[What this task involves] Reproduce each line exactly, including spacing and punctuation.
─── Provided material ───
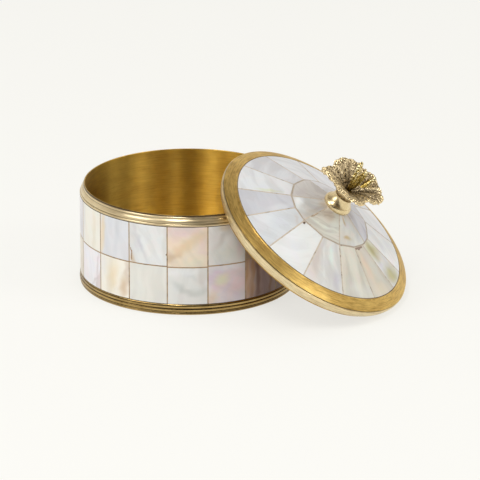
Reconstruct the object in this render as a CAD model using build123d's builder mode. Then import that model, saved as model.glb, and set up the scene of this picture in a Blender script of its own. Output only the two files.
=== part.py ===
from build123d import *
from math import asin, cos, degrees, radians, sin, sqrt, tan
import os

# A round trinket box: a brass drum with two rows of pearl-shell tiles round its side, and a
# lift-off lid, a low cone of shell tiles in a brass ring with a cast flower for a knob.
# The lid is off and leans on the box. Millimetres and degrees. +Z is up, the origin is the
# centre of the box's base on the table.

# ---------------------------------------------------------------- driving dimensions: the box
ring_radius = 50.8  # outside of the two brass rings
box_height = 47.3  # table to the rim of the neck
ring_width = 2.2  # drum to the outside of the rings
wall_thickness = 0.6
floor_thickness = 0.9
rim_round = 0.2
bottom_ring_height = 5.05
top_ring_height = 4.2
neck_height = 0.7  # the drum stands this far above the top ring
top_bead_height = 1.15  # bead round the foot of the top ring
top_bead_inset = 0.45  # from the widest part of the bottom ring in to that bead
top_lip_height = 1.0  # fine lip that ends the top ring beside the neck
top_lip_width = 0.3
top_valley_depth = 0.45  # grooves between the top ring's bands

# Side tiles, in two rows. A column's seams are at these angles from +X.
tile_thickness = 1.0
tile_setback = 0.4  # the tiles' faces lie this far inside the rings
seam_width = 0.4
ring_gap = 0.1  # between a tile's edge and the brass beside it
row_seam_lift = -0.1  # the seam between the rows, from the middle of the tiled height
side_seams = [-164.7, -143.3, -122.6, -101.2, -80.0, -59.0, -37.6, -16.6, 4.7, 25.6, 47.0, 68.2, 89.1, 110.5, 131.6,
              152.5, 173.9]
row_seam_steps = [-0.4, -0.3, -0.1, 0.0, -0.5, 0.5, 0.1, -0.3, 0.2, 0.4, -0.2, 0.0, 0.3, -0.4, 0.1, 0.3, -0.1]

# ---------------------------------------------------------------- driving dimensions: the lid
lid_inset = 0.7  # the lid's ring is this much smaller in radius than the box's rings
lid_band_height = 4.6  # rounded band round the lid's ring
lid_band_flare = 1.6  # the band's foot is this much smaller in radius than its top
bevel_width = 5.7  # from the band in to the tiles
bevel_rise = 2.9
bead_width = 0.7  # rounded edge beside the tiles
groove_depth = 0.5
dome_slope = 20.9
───
[Worked answer]
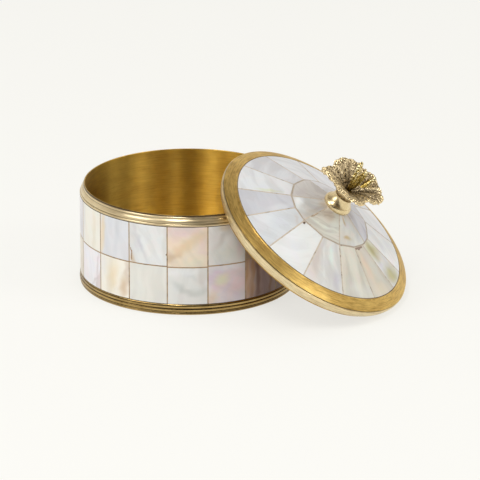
Reconstruct the object in this render as a CAD model using build123d's builder mode. Then import that model, saved as model.glb, and set up the scene of this picture in a Blender script of its own. Output only the two files.
=== part.py ===
from build123d import *
from math import asin, cos, degrees, radians, sin, sqrt, tan
import os

# A round trinket box: a brass drum with two rows of pearl-shell tiles round its side, and a
# lift-off lid, a low cone of shell tiles in a brass ring with a cast flower for a knob.
# The lid is off and leans on the box. Millimetres and degrees. +Z is up, the origin is the
# centre of the box's base on the table.

# ---------------------------------------------------------------- driving dimensions: the box
ring_radius = 50.8  # outside of the two brass rings
box_height = 47.3  # table to the rim of the neck
ring_width = 2.2  # drum to the outside of the rings
wall_thickness = 0.6
floor_thickness = 0.9
rim_round = 0.2
bottom_ring_height = 5.05
top_ring_height = 4.2
neck_height = 0.7  # the drum stands this far above the top ring
top_bead_height = 1.15  # bead round the foot of the top ring
top_bead_inset = 0.45  # from the widest part of the bottom ring in to that bead
top_lip_height = 1.0  # fine lip that ends the top ring beside the neck
top_lip_width = 0.3
top_valley_depth = 0.45  # grooves between the top ring's bands

# Side tiles, in two rows. A column's seams are at these angles from +X.
tile_thickness = 1.0
tile_setback = 0.4  # the tiles' faces lie this far inside the rings
seam_width = 0.4
ring_gap = 0.1  # between a tile's edge and the brass beside it
row_seam_lift = -0.1  # the seam between the rows, from the middle of the tiled height
side_seams = [-164.7, -143.3, -122.6, -101.2, -80.0, -59.0, -37.6, -16.6, 4.7, 25.6, 47.0, 68.2, 89.1, 110.5, 131.6,
              152.5, 173.9]
row_seam_steps = [-0.4, -0.3, -0.1, 0.0, -0.5, 0.5, 0.1, -0.3, 0.2, 0.4, -0.2, 0.0, 0.3, -0.4, 0.1, 0.3, -0.1]

# ---------------------------------------------------------------- driving dimensions: the lid
lid_inset = 0.7  # the lid's ring is this much smaller in radius than the box's rings
lid_band_height = 4.6  # rounded band round the lid's ring
lid_band_flare = 1.6  # the band's foot is this much smaller in radius than its top
bevel_width = 5.7  # from the band in to the tiles
bevel_rise = 2.9
bead_width = 0.7  # rounded edge beside the tiles
groove_depth = 0.5
dome_slope = 20.9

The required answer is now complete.